Nesse sentido, a economista defendeu que “há uma reestruturação que é necessária, mas é a reestruturação que acontece pela positiva”, que deve resultar de “políticas económicas que levem a maior crescimento” e que coloquem Portugal perante os credores “como um país que consegue efetivamente servir a dívida no futuro”.
Segundo a presidente do CFP, isso faria com que o prémio de risco da dívida portuguesa baixasse. “Nessa situação poderemos ter a tal reestruturação, que advém de taxas de juro mais baixas e prazos mais longos.
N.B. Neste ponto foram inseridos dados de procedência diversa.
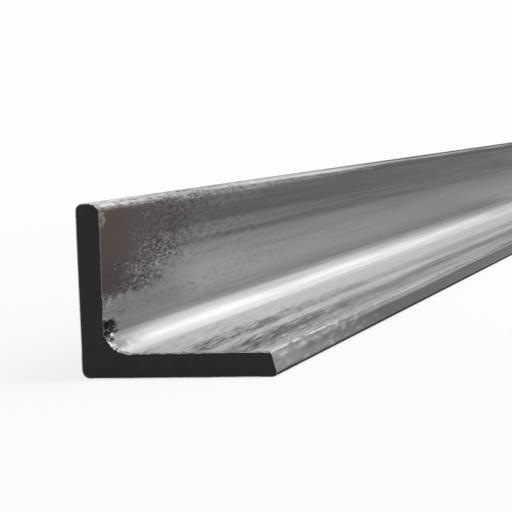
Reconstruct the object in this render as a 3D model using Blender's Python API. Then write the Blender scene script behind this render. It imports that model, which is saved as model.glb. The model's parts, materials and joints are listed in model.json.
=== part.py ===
"""Hot-rolled steel angle bar, unequal leg, 4 x 3-1/2 x 1/2 in, in a 6 ft length.

The bar is one rolled piece. It lies on the outer face of its long leg, with the short leg standing
up at -X, and runs along Y. The origin is under the middle of the bar, on the face it rests on.
Metres, +Z up.
"""

import math

import bmesh
import bpy

# Nominal size of the section and the length it is cut to
LONG_LEG = 0.1016
SHORT_LEG = 0.0889
THICKNESS = 0.0127
BAR_LENGTH = 1.8288

# Radii that the rolls leave on the section
ROOT_RADIUS = 0.0127
HEEL_RADIUS = 0.0045
SHORT_TOE_INNER_RADIUS = 0.0054
SHORT_TOE_OUTER_RADIUS = 0.0038
LONG_TOE_INNER_RADIUS = 0.0018
LONG_TOE_OUTER_RADIUS = 0.0034

# How far the long leg's toe leans back towards its inner face
LONG_TOE_LEAN = 0.0034

# Flats that a corner's rounding leaves on the wall beside it
LEAST_TOE_FLAT = 0.0008
LEAST_LEG_FLAT = 0.004

# Number of straight steps in each rounding
ROOT_STEPS = 16
SHORT_TOE_INNER_STEPS = 10
LONG_TOE_INNER_STEPS = 6
TOE_OUTER_STEPS = 8
HEEL_STEPS = 8

SMOOTH_ANGLE = 0.45


def clear_scene():
    for obj in list(bpy.data.objects):
        bpy.data.objects.remove(obj, do_unlink=True)


def toe_radii(outer, inner):
    """Outer and inner radius of a toe, held inside the wall that carries them."""
    toe_room = THICKNESS - LEAST_TOE_FLAT
    outer = min(outer, toe_room / 2)
    return outer, min(inner, toe_room - outer)


def section_corners():
    """The L's six sharp corners in the XZ plane, heel first: place, radius and steps of the rounding."""
    back = -LONG_LEG / 2
    long_outer, long_inner = toe_radii(LONG_TOE_OUTER_RADIUS, LONG_TOE_INNER_RADIUS)
    short_outer, short_inner = toe_radii(SHORT_TOE_OUTER_RADIUS, SHORT_TOE_INNER_RADIUS)
    lean = min(LONG_TOE_LEAN, THICKNESS / 2)
    slope = lean / math.hypot(lean, THICKNESS)
    # The rounding takes the tip off a leaning toe, so its sharp corner stands out by as much
    tip = back + LONG_LEG + long_outer * (1 + slope - math.hypot(1, slope))
    leg_room = min(LONG_LEG - lean, SHORT_LEG) - THICKNESS - max(long_inner, short_inner)
    root = min(ROOT_RADIUS, leg_room - LEAST_LEG_FLAT)
    heel = min(HEEL_RADIUS, THICKNESS)
    return [
        ((back, 0), heel, HEEL_STEPS),
        ((tip, 0), long_outer, TOE_OUTER_STEPS),
        ((tip - lean, THICKNESS), long_inner, LONG_TOE_INNER_STEPS),
        ((back + THICKNESS, THICKNESS), root, ROOT_STEPS),
        ((back + THICKNESS, SHORT_LEG), short_inner, SHORT_TOE_INNER_STEPS),
        ((back, SHORT_LEG), short_outer, TOE_OUTER_STEPS),
    ]


def rolled_section(bm, y):
    """The bar's cross-section as one flat face at y, with every corner rounded."""
    corners = section_corners()
    verts = [bm.verts.new((x, y, z)) for (x, z), _, _ in corners]
    bm.faces.new(verts)
    for vert, (_, radius, steps) in zip(verts, corners):
        bmesh.ops.bevel(
            bm,
            geom=[vert],
            offset=radius,
            offset_type="OFFSET",
            segments=steps,
            profile=0.5,
            affect="VERTICES",
            clamp_overlap=False,
            material=-1,
        )
    return bm.faces[:]


def extrude_along_bar(bm, section, length):
    """Draws the section out to the bar's length and leaves a flat cut face at each end."""
    drawn = bmesh.ops.extrude_face_region(bm, geom=section, use_keep_orig=True)
    moved = [item for item in drawn["geom"] if isinstance(item, bmesh.types.BMVert)]
    bmesh.ops.translate(bm, verts=moved, vec=(0, length, 0))
    bmesh.ops.recalc_face_normals(bm, faces=bm.faces[:])


def steel(name, colour, roughness, metallic):
    material = bpy.data.materials.new(name)
    material.use_nodes = True
    shader = material.node_tree.nodes["Principled BSDF"]
    shader.inputs["Base Color"].default_value = (*colour, 1.0)
    shader.inputs["Roughness"].default_value = roughness
    shader.inputs["Metallic"].default_value = metallic
    return material


def angle_bar():
    bm = bmesh.new()
    section = rolled_section(bm, -BAR_LENGTH / 2)
    extrude_along_bar(bm, section, BAR_LENGTH)
    for face in bm.faces:
        face.material_index = 1 if abs(face.normal.y) > 0.5 else 0
    mesh = bpy.data.meshes.new("angle_bar")
    bm.to_mesh(mesh)
    bm.free()
    mesh.materials.append(steel("rolled_steel", (0.33, 0.32, 0.32), 0.38, 0.9))
    mesh.materials.append(steel("cut_end", (0.024, 0.021, 0.022), 0.65, 0.2))
    mesh.shade_smooth()
    mesh.set_sharp_from_angle(angle=SMOOTH_ANGLE)
    bar = bpy.data.objects.new("angle_bar", mesh)
    bpy.context.scene.collection.objects.link(bar)
    return bar


clear_scene()
angle_bar()
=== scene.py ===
# %% [markdown]
# # A hot-rolled steel angle bar
# The real object is one length of steel that came red hot out of a rolling mill. Its section is an
# L: a long leg that lies on the floor, and a shorter leg that stands up at the back. This lesson
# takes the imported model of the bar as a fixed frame, and makes the bar that the eye should see
# around it: the rolls' waves, the scale, the stains and the two sawn ends.

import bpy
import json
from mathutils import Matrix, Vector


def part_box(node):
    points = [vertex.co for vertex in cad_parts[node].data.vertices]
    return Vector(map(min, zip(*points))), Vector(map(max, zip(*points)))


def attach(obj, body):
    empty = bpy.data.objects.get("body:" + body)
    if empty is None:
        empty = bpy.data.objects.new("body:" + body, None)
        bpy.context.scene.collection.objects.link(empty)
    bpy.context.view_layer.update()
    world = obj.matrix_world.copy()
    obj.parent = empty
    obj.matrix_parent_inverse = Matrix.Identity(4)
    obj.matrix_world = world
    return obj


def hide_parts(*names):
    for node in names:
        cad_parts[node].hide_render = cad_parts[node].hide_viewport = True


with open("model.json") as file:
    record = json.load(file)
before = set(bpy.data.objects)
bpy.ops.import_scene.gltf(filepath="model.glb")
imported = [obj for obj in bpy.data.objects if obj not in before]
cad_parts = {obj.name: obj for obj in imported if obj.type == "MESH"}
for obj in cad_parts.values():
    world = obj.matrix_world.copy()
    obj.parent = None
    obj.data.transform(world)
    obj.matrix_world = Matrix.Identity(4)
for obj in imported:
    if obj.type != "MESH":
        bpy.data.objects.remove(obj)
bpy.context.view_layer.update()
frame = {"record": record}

# %% Bring in Blender's modules
import json
import math

import bmesh
import bpy
from mathutils import Matrix, Vector, noise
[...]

Mas isto num contexto de mercado e da avaliação dos credores da nossa capacidade de servir a dívida”, defendeu.
Isto porque, “a outra reestruturação, como a que sucedeu já na Grécia, com “haircuts” na dívida, traria dois tipos de problemas”: o impacto nos bancos, que têm “muita dívida pública portuguesa e os que já não estão bem e ficariam muito pior” e um “aumento do prémio de risco”.
Um país que deixa de ser capaz de pagar, evidentemente que vai ver-se com um prémio de risco maior, portanto o que deixa de perder de um lado passa a perder por outro”, afirma.
Na segunda-feira, os ministros das Finanças da zona euro acordaram, em Bruxelas, algumas medidas para aliviar a dívida grega no curto prazo, designadamente a nível dos prazos de pagamentos dos empréstimos dos parceiros europeus e taxas de juro aplicadas.
Os responsáveis europeus têm rejeitado liminarmente a adoção de medidas idênticas de alívio da dívida para outros países que estiveram também sob programa, como Portugal, defendendo que o caso da Grécia é único.
Na anterior reunião do Eurogrupo, celebrada em novembro, o líder do Eurogrupo garantiu não foi, nem será discutida uma eventual renegociação dos juros da dívida portuguesa, argumentando que há uma “grande diferença” relativamente à Grécia.
Não discutimos e não vamos discutir, porque Portugal é capaz de gerir a sua própria dívida. E não estamos certos de que assim seja no caso da Grécia, é essa a grande diferença. Não vamos confundir” as situações, declarou o presidente do Eurogrupo.